Consider a typical weekend experience in Metro Detroit:
On Saturday evening, you see your favorite performer at your favorite local venue. You’ve been looking forward to this concert, so you’ve invited your best friends and paid a premium for front-row seats. As soon as you hear the opening notes of your favorite song, you jump to your feet. You sing along. You don’t want it to end, and you hope for an encore.
Then on Sunday morning you go to Mass, a little late but in time for the Gospel. You don’t know anyone in the parish, so you slip into a back pew. You haven’t looked at the readings, so as the Gospel is read, you try to figure out which one it is. You hear the opening words of a familiar story, maybe “The Prodigal Son” or “The Good Samaritan,” and you think: Old news. Heard this one before. You sit back down thankful they used the short version, and you hope the priest or deacon who is about to preach will do the same with the homily.
These are two different events and two very different experiences. Why do we memorize the words to our favorite songs but zone out when we hear a familiar Gospel? Why is it so easy for us to share the good news that the band is in town but difficult for us to share the Good News of what God has done for us in Jesus?
Recall what the proclamation of the Gospel is meant to be: a life-changing event. The Good News of Jesus when proclaimed and shared has the power to change everything, even the culture. The bold proclamation, the kerygma, is the truth that God has a plan for your life; that sin and its devastating consequences disrupt God’s plan and rob you of joy; that God in his goodness sent his son, Jesus Christ, to save you by dying on the cross and rising from the dead; and that now, by accepting the gift of salvation and responding to God’s call to grow in holiness and engage in mission, you can live a joyful life in the community of the Church.
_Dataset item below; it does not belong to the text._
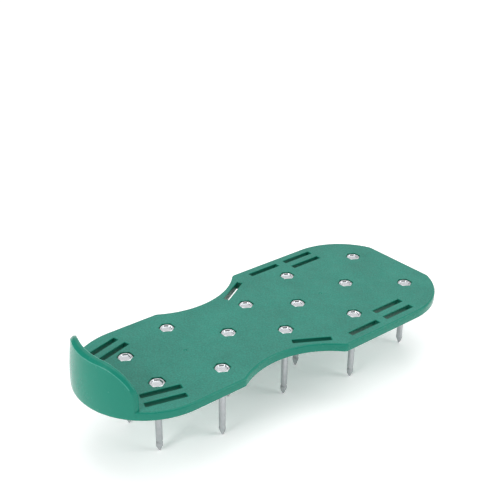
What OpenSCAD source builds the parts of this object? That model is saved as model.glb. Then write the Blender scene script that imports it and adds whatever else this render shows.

The power that is unleashed when the Good News is heard is precisely why we should prepare ourselves for a real encounter with the person of Jesus as the Gospel is proclaimed each Sunday. The Gospel has the same power as when it was first proclaimed by the Apostles: the power to free captives from slavery to sin, to set cold hearts ablaze with the fire of the Holy Spirit and to compel us forward to share the Good News in our archdiocese.
Prepare
Seek out the readings
It has never been easier to access the word of God. You can get daily and Sunday readings from any number of apps, podcasts, print media and websites. The U.S. Bishops’ website, usccb.org, is always a great place to start.
Read the Gospel before Sunday
Read the Sunday Gospel ahead for the following Sunday early in the week. Name a certain grace you hope to receive as you read the word.
Resist the temptation to skim
Avoid the urge to gloss over a reading that is familiar. God always has something more to say to us each time. The Gospel is the living, dynamic word — not dead, static letters on a page. From year to year as the Scriptures are read, the word does not change, but the word changes us, if only we allow it to!